Will you repeat only the lines beginning at the one that mentions "sector(notch_start, inner_edge, sheet(0, 0, wall_t, [2" and ending at the one that mentions "bpy.data.objects.remove(obj)", both of them included, exactly?

▶ RECORDED DATA:
— Start —

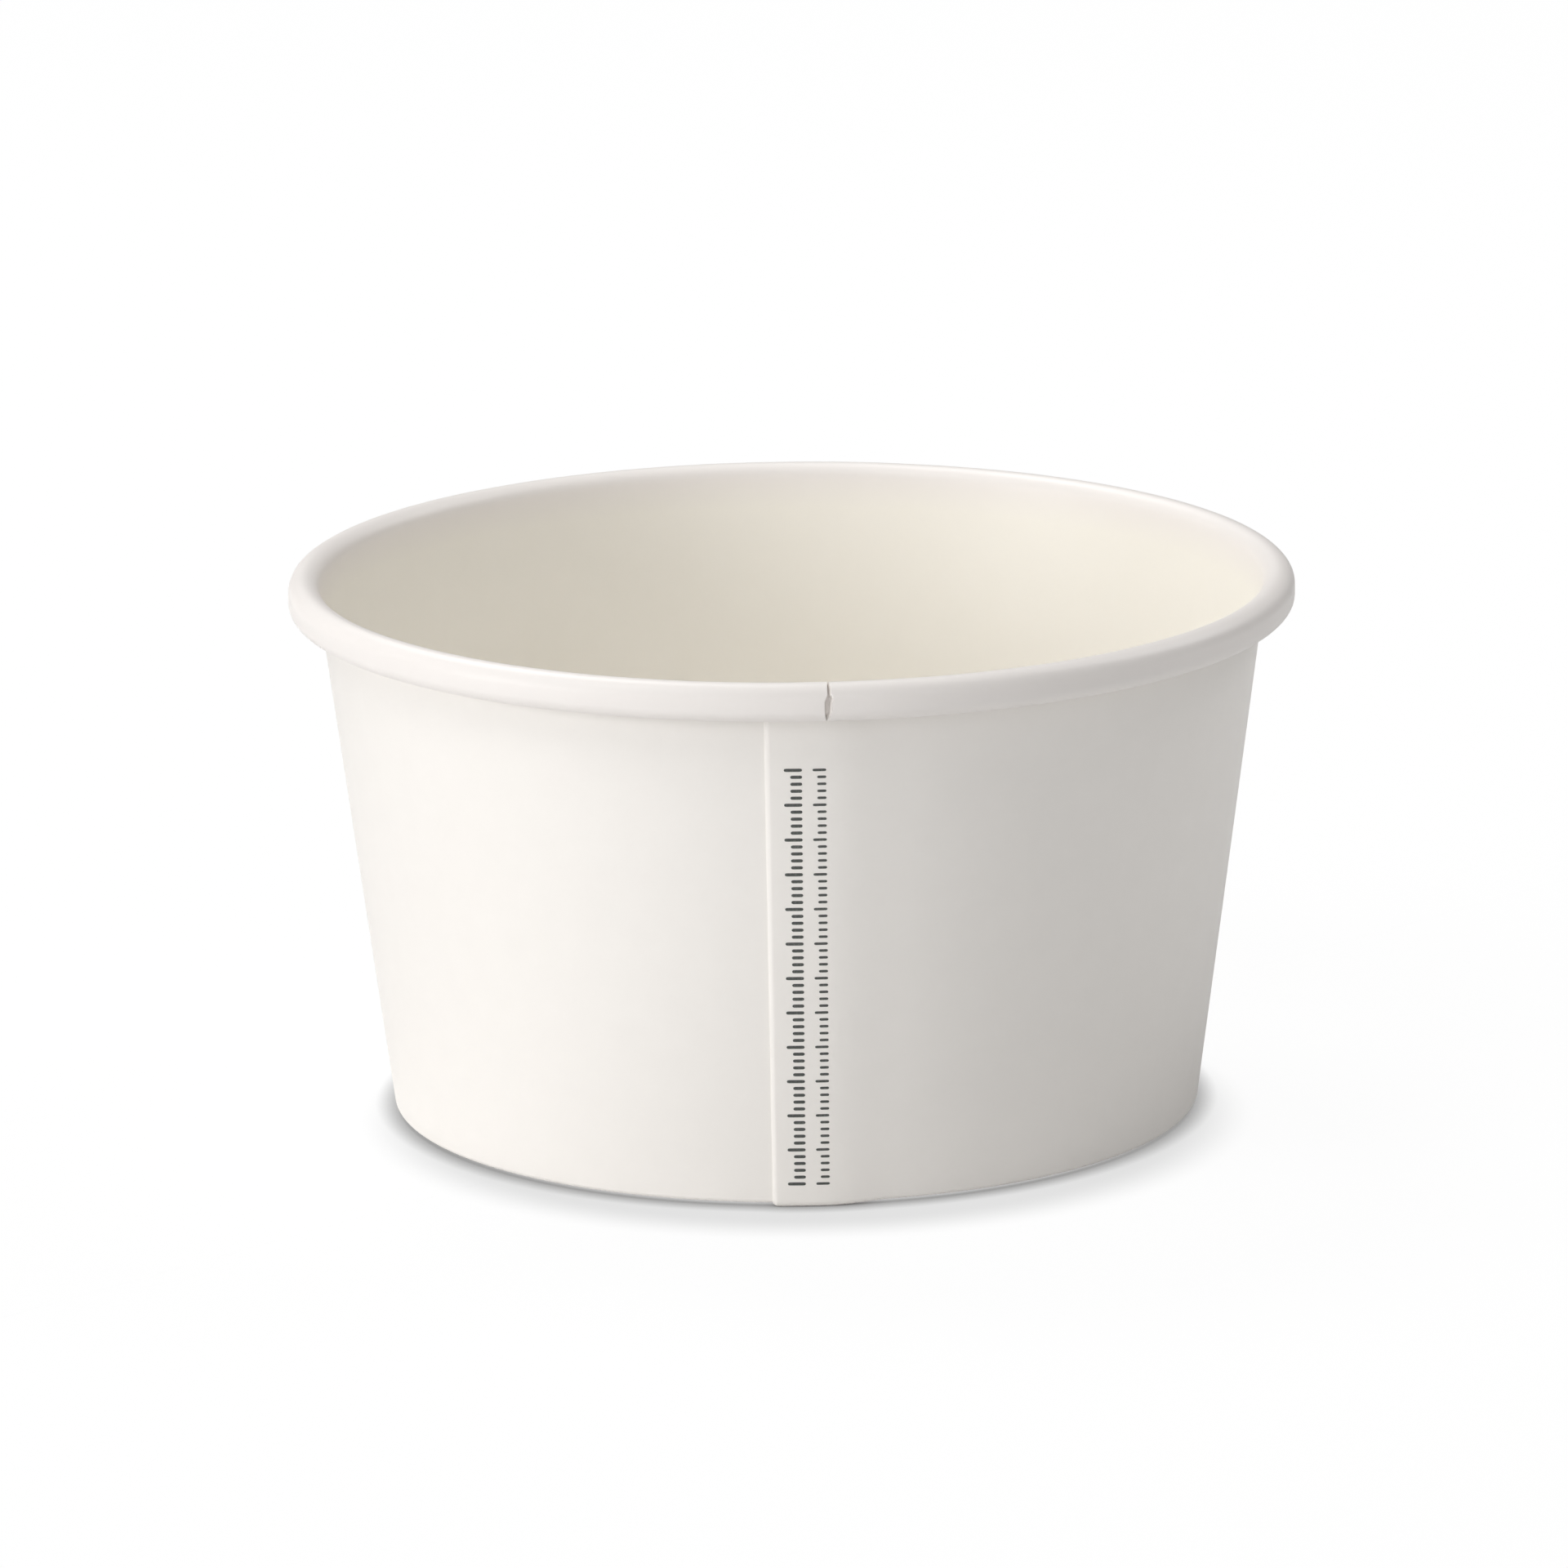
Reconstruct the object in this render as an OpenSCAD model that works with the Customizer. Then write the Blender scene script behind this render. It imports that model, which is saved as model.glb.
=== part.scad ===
// Paper soup container: a side wall rolled from one sheet of board, and a punched base disc.
// The origin is the middle of the foot, on the table. +Z is up and the side seam faces -Y.

/* [Cup] */
// Outer diameter of the rolled rim
rim_d = 115; // [105:1:125]
// Outer diameter of the wall where it would meet the table
foot_d = 92.4; // [84:0.2:98]
// Height from the table to the top of the rim
height = 62.5; // [45:0.5:90]

/* [Board] */
// Thickness of the side wall's board
wall_t = 0.4; // [0.3:0.05:0.5]
// Thickness of the base's board
base_t = 0.4; // [0.3:0.05:0.5]
// Film of melted coating between the wall and the base's flange
seal_t = 0.02; // [0.02:0.01:0.05]

/* [Rim] */
// Width of the roll, across the wall
roll_w = 3.7; // [3.4:0.1:4.5]
// Straight stretch down the outside of the roll, which makes it taller than wide
roll_flat = 1; // [0.2:0.05:1.5]
// How far the sheet's edge tucks up inside the roll, in degrees
roll_tuck = 70; // [20:5:100]
// Space left between the roll and the wall behind it in the lap, where both are two plies thick
roll_gap = 0.05; // [0.03:0.01:0.1]

/* [Foot] */
// Height of the base's underside above the table
base_recess = 7; // [5:0.5:10]
// Inner radius of the bend from the base's disc to its flange
base_bend = 0.8; // [0.4:0.1:1.2]
// How far the turned-in edge of the wall ends below the base's underside
turn_in_gap = 1.4; // [1:0.1:2]
// How far the fold at the foot is pressed flat where it stands
foot_press = 0.05; // [0.02:0.01:0.1]

/* [Seam] */
// Width of the lap, measured round the foot
lap_w = 5.9; // [4:0.1:9]
// Where the lap's outer cut edge stands, in degrees from the front towards +X
lap_edge_at = -3.4; // [-30:0.1:30]
// Length round the foot over which the outer ply eases down past the lap
wall_ease_w = 8; // [4:0.5:12]
// The same in the roll, where the ply is pressed out sooner
roll_ease_w = 0.8; // [0.5:0.1:3]
// Width of the notch that the hidden cut edge leaves in the roll
notch_w = 0.6; // [0.3:0.1:1.2]

/* [Hidden] */

// Sides that a full turn is drawn with, and degrees between the points along a bend
round_sides = 180;
bend_step = 12;
// Steps across the stretch where the outer ply eases down, and how much they crowd towards the cut edge
ease_steps = 8;
ease_crowd = 1.5;
// How much thinner the eased ply is on each face, so that its ends lie inside the full board
hair = 0.02;

// Outer radius of the roll over its top, down its outside, and where it is tucked in
top_r = roll_w / 2;
side_r = (roll_w - 2 * wall_t - roll_gap) / 2;
tuck_r = side_r - wall_t / 2;
// Centres of those three bends, as [distance from the axis, height]
top_at = [rim_d / 2 - top_r, height - top_r];
side_at = top_at + [top_r - side_r, -roll_flat];
tuck_at = side_at + [tuck_r - side_r, 0];

// Slope of the wall, so that it starts at the foot and runs into the top of the roll
foot_to_roll = top_at - [foot_d / 2, 0];
slope = atan2(foot_to_roll.x, foot_to_roll.y) + asin((wall_t - top_r) / norm(foot_to_roll));

// A point at a distance up the wall and at a distance outwards from its inside face
function on_wall(up, out) = [foot_d / 2, 0] + up * [sin(slope), cos(slope)]
    + (out - wall_t) * [cos(slope), -sin(slope)];
// The distance up the wall at which a point that far outwards has a given height
function up_at(z, out) = (z + (out - wall_t) * sin(slope)) / cos(slope);

// The fold at the foot goes round the end of the base's flange, and the lap's outer ply stands on the table
flange_mid = -seal_t - base_t / 2;
fold_r = base_t / 2 + seal_t;
fold_up = up_at(fold_r + 2 * wall_t - foot_press, flange_mid);
fold_at = on_wall(fold_up, flange_mid);
// Degrees from either leg of the fold to its flat, near enough to share out the points along it
fold_span = 60;
turn_in_up = up_at(base_recess - turn_in_gap, 2 * flange_mid);
// Where the wall runs into the roll. The lap's shape starts to change two widths of the roll below it, and
// is that of the roll from one ply below it
roll_up = foot_to_roll * [sin(slope), cos(slope)];
lip_up = roll_up - wall_t;
shoulder_up = roll_up - 2 * roll_w;

// The bend from the base's disc to its flange
flange_in = -seal_t - base_t;
base_bend_up = up_at(base_recess - base_bend, flange_in - base_bend);
base_bend_at = on_wall(base_bend_up, flange_in - base_bend);

// Angles round the cup, from +X: the front is at -90
function turn(width) = width / (PI * foot_d) * 360;
outer_edge = lap_edge_at - 90;
inner_edge = outer_edge + turn(lap_w);
notch_start = inner_edge - turn(notch_w);
ease_end = inner_edge + turn(wall_ease_w);

// Points along a bend from one angle to another, in steps as near to bend_step as a nominal span allows
function bend(at, r, from, to, span) =
    let (steps = ceil(span / bend_step))
    [for (i = [0:steps]) let (a = from + (to - from) * i / steps) at + r * [cos(a), sin(a)]];
function but_first(list) = [for (i = [1:len(list) - 1]) list[i]];
function backwards(list) = [for (i = [len(list) - 1:-1:0]) list[i]];

// One face of the sheet, from its turned-in edge to its edge inside the roll. Each offset is how far the face
// lies from the inside face of a ply that rests on the mandrel: on the wall, just below the roll, and in it.
// Both edges of the sheet may be drawn in.
function face(wall, lip, roll, drawn_in = 0) =
    let (
        r = fold_r + wall,
        flat = acos(1 - foot_press / r),
        tuck = roll_tuck - drawn_in / tuck_r * 180 / PI
    )
    concat(
        [on_wall(turn_in_up - drawn_in, flange_mid - r)],
        bend(fold_at, r, 180 - slope, 270 - flat, fold_span),
        bend(fold_at, r, 270 + flat, 360 - slope, fold_span),
        [on_wall(shoulder_up, wall), on_wall(lip_up, lip)],
        bend(top_at, top_r - roll, 180 - slope, 0, 180),
        bend(side_at, side_r - roll, 0, -180, 180),
        but_first(bend(tuck_at, tuck_r - roll, 180, 180 - tuck, roll_tuck))
    );

// The two faces of one or two plies as a closed outline, with the thickness on the wall and in the roll
function sheet(wall, lip, roll, thick, drawn_in = 0) = concat(
    face(wall, lip, roll, drawn_in),
    backwards(face(wall + thick.x, lip + thick.x, roll + thick.y, drawn_in))
);

module sector(from, to, outline)
    rotate_extrude(start = from, angle = to - from, $fn = round_sides)
        polygon(outline);

// Share of the board's thickness that is left at a distance past the cut edge
function eased(past, length) = past <= 0 ? 1 : past >= length ? 0 : (1 + cos(180 * past / length)) / 2;

// The outer ply, from the hidden cut edge to where it lies on the mandrel again. It is a hair thinner than the
// board, and both its ends run a little way into the full board.
module eased_ply() {
    past = [
        for (i = [0:ease_steps])
            let (share = i / ease_steps)
            wall_ease_w * pow(share, ease_crowd) + wall_t * (2 * share - 1)
    ];
    outlines = [
        for (d = past)
            let (
                wall = wall_t * eased(d, wall_ease_w) + hair,
                roll = wall_t * eased(d, roll_ease_w) + hair,
                thick = wall_t - 2 * hair
            )
            sheet(wall, roll, roll, [thick, thick], hair)
    ];
    n = len(outlines[0]);
    points = [
        for (i = [0:ease_steps], p = outlines[i])
            let (a = inner_edge + turn(past[i]))
            [p.x * cos(a), p.x * sin(a), p.y]
    ];
    sides = [
        for (i = [0:ease_steps - 1], j = [0:n - 1])
            let (a = i * n + j, b = i * n + (j + 1) % n)
            each [[a, a + n, b], [b, a + n, b + n]]
    ];
    // Each end is a strip of quarters between the sheet's two faces
    ends = [
        for (j = [0:n / 2 - 2])
            let (k = n - 1 - j, last = ease_steps * n)
            each [
                [j, j + 1, k], [j + 1, k - 1, k],
                [last + j, last + k, last + j + 1], [last + j + 1, last + k, last + k - 1]
            ]
    ];
    polyhedron(points, concat(sides, ends));
}

module sidewall() {
    color("white")
        union() {
            sector(ease_end - 360, outer_edge, sheet(0, 0, 0, [wall_t, wall_t]));
            sector(outer_edge, notch_start, sheet(0, 0, 0, 2 * [wall_t, wall_t]));
            sector(notch_start, inner_edge, sheet(0, 0, wall_t, [2 * wall_t, wall_t]));
            eased_ply();
        }
}

module base_disc() {
    color("ivory")
        rotate_extrude($fn = round_sides)
            polygon(concat(
                [[0, base_recess + base_t]],
                bend(base_bend_at, base_bend + base_t, 90, -slope, 90),
                [on_wall(fold_up, -seal_t), on_wall(fold_up, flange_in)],
                bend(base_bend_at, base_bend, -slope, 90, 90),
                [[0, base_recess]]
            ));
}

sidewall();
base_disc();
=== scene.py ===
import math

import bpy
from mathutils import Matrix, Vector, noise


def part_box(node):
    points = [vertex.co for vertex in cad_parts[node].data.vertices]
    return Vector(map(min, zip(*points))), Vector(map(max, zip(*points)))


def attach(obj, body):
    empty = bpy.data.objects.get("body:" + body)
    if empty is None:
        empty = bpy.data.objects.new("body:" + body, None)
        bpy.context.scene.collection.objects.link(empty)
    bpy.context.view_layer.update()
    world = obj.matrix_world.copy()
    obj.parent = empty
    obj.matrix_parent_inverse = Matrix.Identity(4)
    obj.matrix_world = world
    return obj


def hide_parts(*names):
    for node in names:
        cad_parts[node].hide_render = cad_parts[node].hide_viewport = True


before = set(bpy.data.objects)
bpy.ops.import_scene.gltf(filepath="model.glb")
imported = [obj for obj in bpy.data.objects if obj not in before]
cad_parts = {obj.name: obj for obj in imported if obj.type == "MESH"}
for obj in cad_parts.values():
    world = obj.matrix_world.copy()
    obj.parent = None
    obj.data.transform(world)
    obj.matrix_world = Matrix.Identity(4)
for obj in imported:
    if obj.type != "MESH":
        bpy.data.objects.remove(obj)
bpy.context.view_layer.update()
print("frame loaded:", ", ".join(sorted(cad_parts)))

mm = 0.001
white = "#ffffff"
paperIor = 1.5        # of the coatings, the fibre and the ink
sharpFrom = 40        # degrees between two faces from which their edge is drawn sharp


def linearColor(hexText):
    parts = [int(hexText[i:i + 2], 16) / 255 for i in (1, 3, 5)]
    return [c / 12.92 if c <= 0.04045 else ((c + 0.055) / 1.055) ** 2.4 for c in parts] + [1]


def patternScale(sizeMm):
    return 1 / (sizeMm * mm)   # repeats in a metre of object space


def addNode(tree, kind, settings=None, **links):
    # a link's name is the socket's, with _ for a space, or i and the socket's number
    node = tree.nodes.new(kind)
    for name, value in (settings or {}).items():
        setattr(node, name, value)
    for name, value in links.items():
        byNumber = name[0] == "i" and name[1:].isdigit()
        socket = node.inputs[int(name[1:])] if byNumber else node.inputs[name.replace("_", " ")]
        if isinstance(value, bpy.types.NodeSocket):
            tree.links.new(value, socket)
        else:
            socket.default_value = value
    return node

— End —

▶ FINISHED TASK:
            sector(notch_start, inner_edge, sheet(0, 0, wall_t, [2 * wall_t, wall_t]));
            eased_ply();
        }
}

module base_disc() {
    color("ivory")
        rotate_extrude($fn = round_sides)
            polygon(concat(
                [[0, base_recess + base_t]],
                bend(base_bend_at, base_bend + base_t, 90, -slope, 90),
                [on_wall(fold_up, -seal_t), on_wall(fold_up, flange_in)],
                bend(base_bend_at, base_bend, -slope, 90, 90),
                [[0, base_recess]]
            ));
}

sidewall();
base_disc();
=== scene.py ===
import math

import bpy
from mathutils import Matrix, Vector, noise


def part_box(node):
    points = [vertex.co for vertex in cad_parts[node].data.vertices]
    return Vector(map(min, zip(*points))), Vector(map(max, zip(*points)))


def attach(obj, body):
    empty = bpy.data.objects.get("body:" + body)
    if empty is None:
        empty = bpy.data.objects.new("body:" + body, None)
        bpy.context.scene.collection.objects.link(empty)
    bpy.context.view_layer.update()
    world = obj.matrix_world.copy()
    obj.parent = empty
    obj.matrix_parent_inverse = Matrix.Identity(4)
    obj.matrix_world = world
    return obj


def hide_parts(*names):
    for node in names:
        cad_parts[node].hide_render = cad_parts[node].hide_viewport = True


before = set(bpy.data.objects)
bpy.ops.import_scene.gltf(filepath="model.glb")
imported = [obj for obj in bpy.data.objects if obj not in before]
cad_parts = {obj.name: obj for obj in imported if obj.type == "MESH"}
for obj in cad_parts.values():
    world = obj.matrix_world.copy()
    obj.parent = None
    obj.data.transform(world)
    obj.matrix_world = Matrix.Identity(4)
for obj in imported:
    if obj.type != "MESH":
        bpy.data.objects.remove(obj)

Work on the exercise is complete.